Begin with the first line of the entries below and reproduce each line exactly, ending with the line that holds "return shift".

------

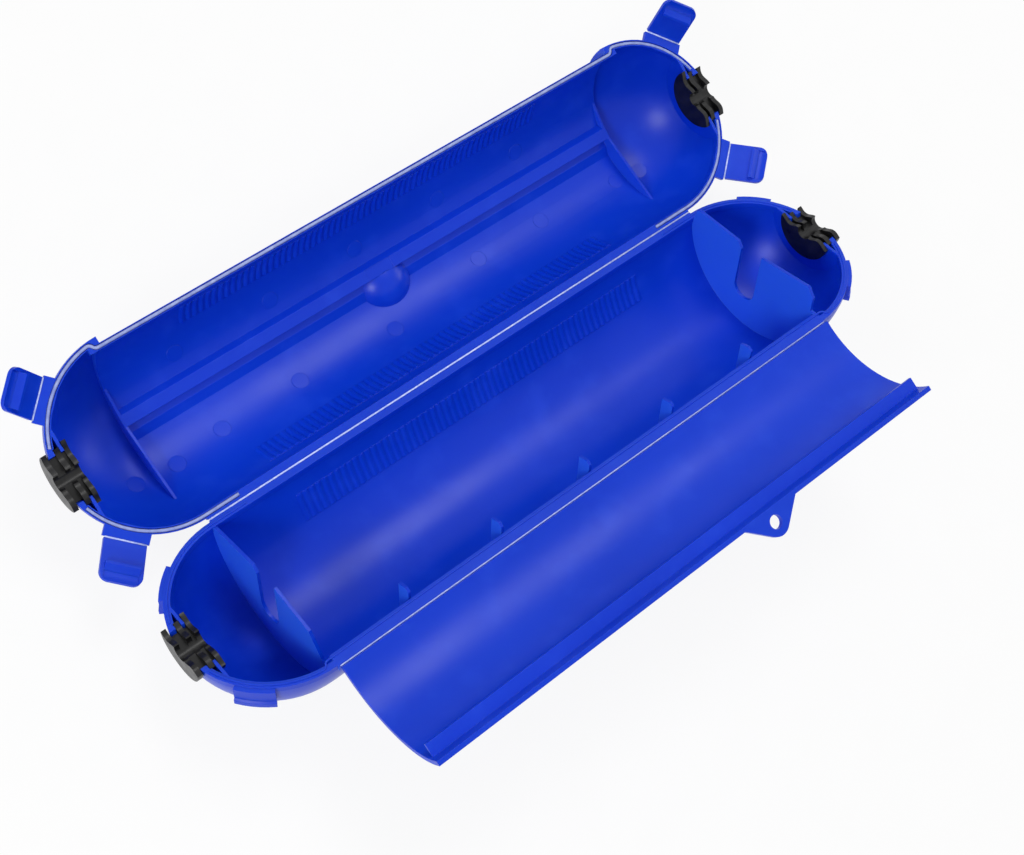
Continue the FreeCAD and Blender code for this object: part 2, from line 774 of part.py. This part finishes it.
def roll_to_rest(nodes):
    """Rolls the open cover so that base and lid both touch the ground, and centres it."""
    roll = (180 - lid_open_deg) / 2
    for piece in nodes.values():
        piece.rotate(ORIGIN, ALONG, -roll)
    whole = Part.makeCompound(list(nodes.values())).optimalBoundingBox(False, False)
    shift = Vector(-whole.Center.x, -whole.Center.y, shell_radius)
    for piece in nodes.values():
        piece.translate(shift)
    return shift


nodes = build()
rest_shift = roll_to_rest(nodes)
os.makedirs("parts", exist_ok=True)
for name, piece in nodes.items():
    piece.exportStep(os.path.join("parts", name + ".step"))
    print(name, "solids", len(piece.Solids), "valid", piece.isValid(), "volume", round(piece.Volume, 1))
print("rest shift", rest_shift)
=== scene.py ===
"""Looks of the open cord cover: its camera, plastics, rubbers, living hinges, floor and lights."""

import json
import math

import bmesh
import bpy
from mathutils import Matrix, Vector


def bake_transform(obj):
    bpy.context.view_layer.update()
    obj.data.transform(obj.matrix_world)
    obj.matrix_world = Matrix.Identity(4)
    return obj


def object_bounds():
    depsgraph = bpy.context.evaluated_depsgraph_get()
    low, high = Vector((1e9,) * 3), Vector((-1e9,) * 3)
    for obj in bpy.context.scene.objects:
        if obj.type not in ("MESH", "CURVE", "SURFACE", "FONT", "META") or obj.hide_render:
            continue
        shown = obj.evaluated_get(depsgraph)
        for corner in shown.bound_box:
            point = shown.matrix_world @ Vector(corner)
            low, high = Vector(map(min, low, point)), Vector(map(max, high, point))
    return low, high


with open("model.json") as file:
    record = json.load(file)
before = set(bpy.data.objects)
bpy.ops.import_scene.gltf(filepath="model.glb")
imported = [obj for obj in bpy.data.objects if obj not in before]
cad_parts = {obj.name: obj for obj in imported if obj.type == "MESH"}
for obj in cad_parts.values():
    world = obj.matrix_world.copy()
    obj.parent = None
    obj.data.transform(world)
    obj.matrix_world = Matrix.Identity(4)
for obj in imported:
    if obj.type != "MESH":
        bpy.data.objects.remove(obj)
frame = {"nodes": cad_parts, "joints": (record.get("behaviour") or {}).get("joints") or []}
cad_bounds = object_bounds()
joints = {joint["name"]: joint for joint in frame["joints"]}
MM = 0.001

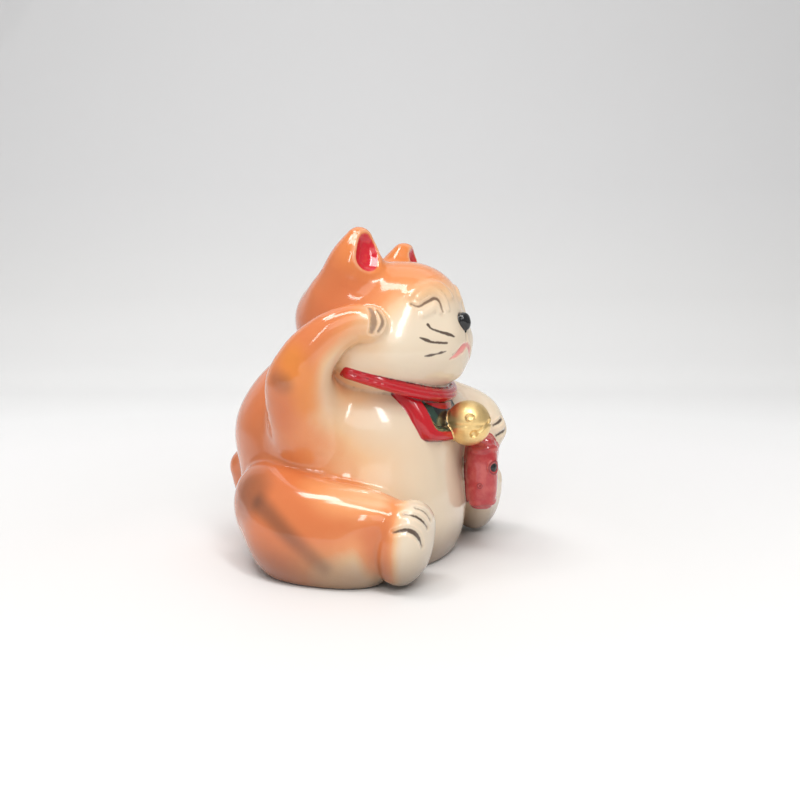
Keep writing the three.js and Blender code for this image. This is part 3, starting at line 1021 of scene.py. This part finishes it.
def glaze():
    """White glazed porcelain with every colour that is sprayed or brushed on it, with painted shade in
    its creases and painted highlight on its ridges
    """
    material = bpy.data.materials.new("painted glaze")
    material.use_nodes = True
    tree = material.node_tree
    shader = tree.nodes["Principled BSDF"]
    crease = kept(tree, "crease")

    orange_glaze = [(0.0, CREAM), (0.3, PEACH), (0.62, APRICOT), (1.0, RUST)]
    colour = ramp(tree, misted(tree, "orange"), orange_glaze)
    colour = laid_over(tree, misted(tree, "amber", 0.3), colour, AMBER)
    # Smoke brown, which also paints shade round the base
    colour = laid_over(tree, misted(tree, "smoke_and_base_shade", 0.3), colour, SMOKE_AND_SHADE_BROWN)
    # Painted shade: creases are darkened grey-brown
    colour = laid_over(tree, graded(tree, crease, 0.15, 0.9), colour, CREASE_SHADE_BROWN, 0.5)
    # Painted highlight: ridges are made paler
    colour = laid_over(tree, graded(tree, crease, -0.2, -0.9), colour, RIDGE_HIGHLIGHT_PALE, 0.4)
    colour = laid_over(tree, brushed(tree, "lips", 0.3, 0.5), colour, LIP_PINK, 0.85)
    colour = laid_over(tree, brushed(tree, "bands", 0.3, 0.4), colour, BAND_BROWN, 0.8)
    colour = laid_over(tree, brushed(tree, "sepia", 0.16, 0.2), colour, SEPIA, 0.85)
    colour = laid_over(tree, brushed(tree, "ink", 0.14, 0.3), colour, INK_BROWN, 0.92)
    ear_glaze = pooled_with_painted_light(tree, COLLAR_DEEP, EAR_RED, COLLAR_LIGHT)
    colour = laid_over(tree, brushed(tree, "ears"), colour, ear_glaze)
    red_glaze = pooled_with_painted_light(tree, COLLAR_DEEP, COLLAR_RED, COLLAR_LIGHT)
    colour = laid_over(tree, brushed(tree, "bib"), colour, red_glaze)
    colour = laid_over(tree, brushed(tree, "bib_field", 0.1, 0.3), colour, BIB_GREEN)
    # Painted shade of the bell, in black on the bib
    colour = laid_over(tree, brushed(tree, "bib_shade_behind_bell", 0.3, 0.8), colour, JET)
    colour = laid_over(tree, brushed(tree, "collar"), colour, red_glaze)
    bream = laid_over(tree, graded(tree, noise(tree, 2.6, 3.0), 0.3, 0.75), BREAM_RED, BREAM_PALE)
    colour = laid_over(tree, brushed(tree, "fish"), colour, pooled_with_painted_light(tree, BREAM_DEEP, bream, BREAM_PALE))
    colour = laid_over(tree, brushed(tree, "fish_rings", 0.15), colour, BREAM_DEEP, 0.8)
    colour = laid_over(tree, brushed(tree, "fish_eye"), colour, JET)
    colour = laid_over(tree, brushed(tree, "nose"), colour, JET)
    gilt = brushed(tree, "bell")
    tarnish = sum_of(tree, "MULTIPLY", noise(tree, 0.4, 4.0), 0.22)
    gold = laid_over(tree, tarnish, GOLD, GOLD_DARK)
    # Painted shade: the bell's slot, holes and ring are darkened
    gold = laid_over(tree, brushed(tree, "bell_hollow_shade"), gold, GOLD_DARK, 0.8)
    colour = laid_over(tree, gilt, colour, gold)
    tree.links.new(colour, shader.inputs["Base Color"])
    tree.links.new(gilt, shader.inputs["Metallic"])

    gloss = graded(tree, noise(tree, 7), 0.2, 0.8, 0.08, 0.14)
    gold_grain = graded(tree, noise(tree, 0.6, 3.0), 0.3, 0.7, 0.36, 0.5)
    rough = add_node(tree, "MapRange", inputs={"Value": gilt, "To Min": gloss, "To Max": gold_grain})
    tree.links.new(rough.outputs["Result"], shader.inputs["Roughness"])

    ripple = add_node(tree, "Bump", inputs={
        "Strength": 0.15, "Distance": 0.1 * MM, "Height": noise(tree, 7, 1.0),
    })
    tree.links.new(ripple.outputs["Normal"], shader.inputs["Normal"])
    shader.inputs["IOR"].default_value = 1.55
    shader.inputs["Coat Weight"].default_value = 0.25
    shader.inputs["Coat Roughness"].default_value = 0.03
    shader.inputs["Subsurface Weight"].default_value = 0.08
    shader.inputs["Subsurface Radius"].default_value = (1.0, 0.6, 0.4)
    shader.inputs["Subsurface Scale"].default_value = 1.2 * MM
    return material


def dress(piece, material):
    piece.data.materials.clear()
    piece.data.materials.append(material)


dress(cat, glaze())
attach(cat, "root")
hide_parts("lucky_cat")


# Stage: the camera where the photograph was taken from, a sweep of white paper, and soft lights

LENS = 39.6
CAMERA_TURN = -68
CAMERA_RISE = 5.8
CAMERA_AWAY = 0.2204
CAMERA_CLEAR = 0.01
AIM = Vector((0, -0.014, 0.0384))
SWEEP_BEHIND = 0.56
SWEEP_WIDE = 6.0
SWEEP_TALL = 2.4
SWEEP_BEND = 0.12
FLOOR_REACH = 0.4
# Painted light on the paper: the floor brighter further from the cat, the wall darker higher up
FLOOR_PAINTED_LIGHT = [(0.2, srgb(234, 233, 232)), (0.5, srgb(247, 246, 246)), (0.8, srgb(255, 255, 255))]
WALL_REACH = 0.34
WALL_FOOT = 0.02
WALL_PAINTED_SHADE = [(0, srgb(250, 250, 250)), (0.02, srgb(246, 246, 246)), (0.12, srgb(238, 238, 238)),
               (0.5, srgb(228, 228, 229)), (1, srgb(222, 222, 223))]


def way_to(turn, rise):
    """The direction that lies at a turn about Z from the cat's front, and at a rise above level"""
    turn, rise = math.radians(turn), math.radians(rise)
    return Vector((math.sin(turn) * math.cos(rise), -math.cos(turn) * math.cos(rise), math.sin(rise)))


def camera():
    bpy.ops.object.camera_add(location=AIM + way_to(CAMERA_TURN, CAMERA_RISE) * CAMERA_AWAY)
    made = bpy.context.object
    made.rotation_euler = (AIM - made.location).to_track_quat("-Z", "Y").to_euler()
    made.data.lens = LENS
    made.data.clip_start = CAMERA_CLEAR
    bpy.context.scene.camera = made


def paper():
    """A sweep of white paper under the cat that bends up behind it, with painted light: the floor is
    painted darker near the cat and brighter further off, and the wall darker as it rises
    """
    bpy.ops.object.select_all(action="DESELECT")
    bpy.ops.mesh.primitive_plane_add(size=1, location=(0, 0, 0))
    sweep = bpy.context.object
    sweep.name = "paper_sweep"
    sweep.scale = (SWEEP_WIDE, SWEEP_WIDE / 2 + SWEEP_BEHIND, 1)
    sweep.location.y = (SWEEP_BEHIND - SWEEP_WIDE / 2) / 2
    bpy.ops.object.transform_apply(location=True, rotation=False, scale=True)
    bpy.ops.object.mode_set(mode="EDIT")
    bpy.ops.mesh.select_mode(type="EDGE")
    bpy.ops.mesh.select_all(action="DESELECT")
    bpy.ops.object.mode_set(mode="OBJECT")
    corners = sweep.data.vertices
    for edge in sweep.data.edges:
        edge.select = all(corners[index].co.y > SWEEP_BEHIND - MM for index in edge.vertices)
    bpy.ops.object.mode_set(mode="EDIT")
    bpy.ops.mesh.extrude_region_move(TRANSFORM_OT_translate={"value": (0, 0, SWEEP_TALL)})
    bpy.ops.object.mode_set(mode="OBJECT")
    bend = sweep.modifiers.new("bend", "BEVEL")
    bend.width = SWEEP_BEND
    bend.segments = 24
    bpy.ops.object.modifier_apply(modifier="bend")
    bpy.ops.object.shade_smooth()
    sweep.rotation_euler.z = math.radians(CAMERA_TURN)
    bpy.ops.object.transform_apply(location=False, rotation=True, scale=False)
    material = bpy.data.materials.new("white paper")
    material.use_nodes = True
    tree = material.node_tree
    place = add_node(tree, "TexCoord").outputs["Object"]
    height = add_node(tree, "SeparateXYZ", inputs={"Vector": place}).outputs["Z"]
    far = add_node(tree, "VectorMath", {"operation": "LENGTH"}, {0: place}).outputs["Value"]
    floor = ramp(tree, sum_of(tree, "DIVIDE", far, FLOOR_REACH), FLOOR_PAINTED_LIGHT)
    wall = ramp(tree, graded(tree, height, 0, WALL_REACH), WALL_PAINTED_SHADE)
    shade = laid_over(tree, graded(tree, height, 0, WALL_FOOT), floor, wall)
    tree.links.new(shade, tree.nodes["Principled BSDF"].inputs["Base Color"])
    tree.nodes["Principled BSDF"].inputs["Roughness"].default_value = 0.6
    dress(sweep, material)


def softbox(name, turn, rise, away, size, watts):
    """A rectangular light that faces the cat, and isn't seen itself"""
    bpy.ops.object.light_add(type="AREA", location=AIM + way_to(turn, rise) * away)
    made = bpy.context.object
    made.name = name
    facing = (AIM - made.location).to_track_quat("-Z", "Y")
    made.rotation_euler = facing.to_euler()
    made.data.shape = "RECTANGLE"
    made.data.size, made.data.size_y = size
    made.data.energy = watts
    made.visible_camera = False


def lights():
    softbox("window", -56, 38, 0.6, (0.4, 0.3), 0.5)
    softbox("top_strip", -90, 71, 0.6, (0.42, 0.11), 1.3)
    softbox("right_strip", -42, 52, 0.6, (0.07, 0.42), 0.9)
    softbox("left_strip", -88, 34, 0.6, (0.05, 0.26), 0.35)
    softbox("back_strip", -160, 67, 0.6, (0.13, 0.12), 0.5)
    softbox("overhead", 112, 60, 0.9, (0.9, 0.9), 1.7)
    softbox("rim", 150, 25, 0.7, (0.4, 0.5), 0.12)


def room():
    """Dim, slightly warm light from all round"""
    world = bpy.data.worlds.new("room")
    bpy.context.scene.world = world
    world.use_nodes = True
    world.node_tree.nodes["Background"].inputs["Color"].default_value = (1, 0.99, 0.97, 1)
    world.node_tree.nodes["Background"].inputs["Strength"].default_value = 0.42


camera()
paper()
lights()
room()
bpy.context.scene.view_settings.view_transform = "Standard"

------

*Response for this exercise*.
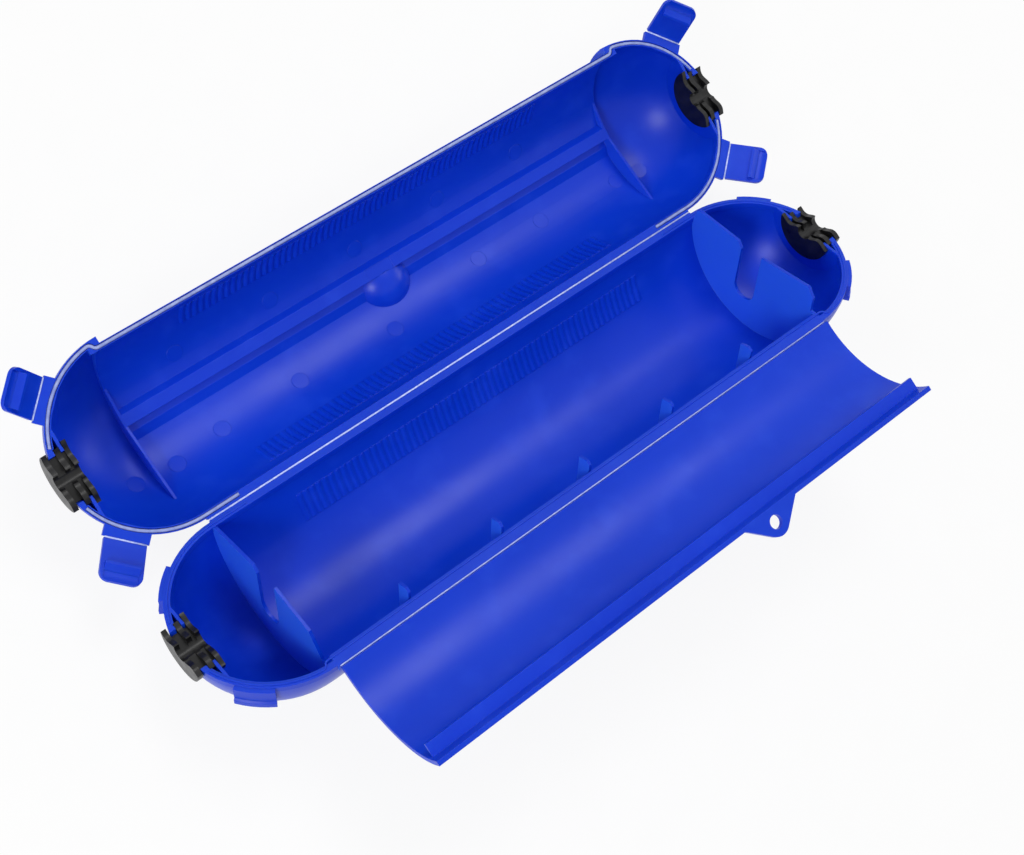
Continue the FreeCAD and Blender code for this object: part 2, from line 774 of part.py. This part finishes it.
def roll_to_rest(nodes):
    """Rolls the open cover so that base and lid both touch the ground, and centres it."""
    roll = (180 - lid_open_deg) / 2
    for piece in nodes.values():
        piece.rotate(ORIGIN, ALONG, -roll)
    whole = Part.makeCompound(list(nodes.values())).optimalBoundingBox(False, False)
    shift = Vector(-whole.Center.x, -whole.Center.y, shell_radius)
    for piece in nodes.values():
        piece.translate(shift)
    return shift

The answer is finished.